Ага – то самое!.. Не стану сейчас вдаваться в бессмысленную и унизительную процедуру запирательств, когда несколько дней я вяло повторял, что «ничего не знаю», а они, шаг за шагом, посмеиваясь, уличали меня во лжи. Фактическая картина моей вины была им очевидна. Однако вернее улик работал, цепляя за ребра, логический крючок, которым и плелись в основном эти следственные сети. Логика здесь такая: чем далее я запираюсь, что я Абрам Терц, тем, значит, я виновнее, по собственному моему, внутреннему разумению. А если нет, не виновнее, то что же я так упорствую с ним иден-ти-фи-цироваться, войти в себя, стать, наконец, мужчиной. Чего вам тогда скрывать, Андрей Донатович?.. Голос не повышали. Только майор Красильников, начальник опергруппы, как-то вспылил и прикрикнул: – Не валяйте дурака! Я – старый чекист!..

Интересно, с каких это пор – с Ежова, с Ягоды или с самого Магистра, чей прозорливый образ печально и укоризненно смотрел на меня со стены. «Жил на свете рыцарь бедный…»

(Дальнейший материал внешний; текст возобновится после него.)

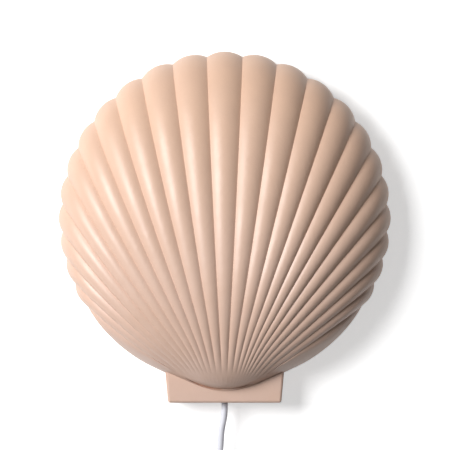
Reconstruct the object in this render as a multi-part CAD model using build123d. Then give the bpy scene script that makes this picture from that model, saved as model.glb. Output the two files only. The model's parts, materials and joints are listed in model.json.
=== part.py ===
from build123d import *
import math
import os

# Scallop wall lamp. Millimetres. The wall is the plane y = 0, the lamp faces -Y, +Z is up.
# The origin is the middle of the wall plate's two screw holes, on the wall.

# ---- glazed casting: ribbed dome ----
RIM_RADIUS = 157.0          # rib tips on the round outline
STANDOFF = 7.0              # rim to wall, the gap that lets the light out
SIDE_WALL = 20.0            # upright part of the margin
DOME_RISE = 66.0            # crown above the upright margin
CROWN_DROP = 30.0           # the crown sits this far below the outline's middle
PROFILE_POWER = 2.2         # how full the dome is
RIBS = 23
RIB_STEP = 12.75            # degrees between the middle ribs on the outline
RIB_CLOSING = 0.185         # how much closer they stand towards the sides
GROOVE_SHARE = 0.16         # groove depth as a share of the rib's width
RIM_SOFTENING = 0.25        # the grooves are this much shallower at the outline
TOP_FLATTENING = 0.0        # the outline's top is this share lower than a true circle's
FAN_ROOT_DROP = 16.4        # the ribs aim at a line this far below the outline
FAN_SPREAD = 0.842          # how the middle ribs open out
FAN_FLARE = 0.136           # how much more the side ribs do
FAN_LEAN = -4.3             # sideways lean of the side ribs, left is negative
FAN_SHIFT = 0.0             # the ribs' lower ends stand this far to the side
TIP_LEAN = 0.0              # degrees that the right-hand ribs' tips stand higher
TIP_BEND = 0.0              # degrees that the lower ribs turn down towards their tips
TIP_BEND_SHARE = 0.18       # over this share of their length
LIP_INSET = 2.0             # lower end of the dome, in from the outline
UMBO_INSET = 3.6            # where the ribs' lines stop, in from the outline
UMBO_DROP = 7.5             # the beak reaches this far below the round outline, over the foot
UMBO_HALF_WIDTH = 55.0
UMBO_TOP = 105.0            # the beak starts this far below the middle
UMBO_LENGTH = 50.0
UMBO_FADE_START = 15.0      # the middle grooves have faded out this far from their lower ends
SIDE_FADE_START = 2.0       # and the side grooves this far
FADE_LENGTH = 14.0
LEVELS = 15                 # steps between the growth lines that the dome is drawn through
WALL_AT_RIM = 10.0
WALL_AT_CROWN = 9.0

# ---- glazed casting: foot and lugs ----
FOOT_DROP = 17.6            # the foot reaches this far below the outline
FOOT_DEPTH = 38.0           # front of the foot, from the wall
FOOT_TOP_WIDTH = 112.8
FOOT_TAPER = 3.0            # each side, from the top to the bottom
FOOT_OVERLAP = 16.0         # how far it runs up inside the margin
FOOT_WALL = 6.0
FOOT_EDGE = 2.5
LUG_REACH = 31.0            # from the inside of the wall towards the middle
LUG_WIDTH = 26.0
LUG_DEPTH = 15.0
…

В КГБ давно не бьют, но с фактами в руках – подвохами, посулами, обманами, угрозами, а главное, логикой, логикой! – загоняют подследственного на дорогу к исправлению, по которой он должен топать собственными уже ножками в жадно раскрытую пасть – Суда. Потом, уже на Западе, меня, случалось, расспрашивали дотошные специалисты, как мне посчастливилось увернуться от покаяния, от признания всегдашних у нас ошибок и выражений сожаления и, будучи изобличенным, реально, не принять за фактами ложащуюся на душу логической, могильной плитой, обеспеченную сводом советских законов, каменноугольную виновность. Что я – лучше других? Смелее? Крепче? Да нет, я прожженнее. Мне многое помогло и пригодилось в жизни, о чем я расскажу после, если позволите. А пока, для начала, воздам благодарность Абраму Терцу, темному моему двойнику, который, возможно, меня и доконает, но он же тогда и вызволил и вынес, меня, светлого человека, Синявского, пойманного с позором и доставленного на Лубянку.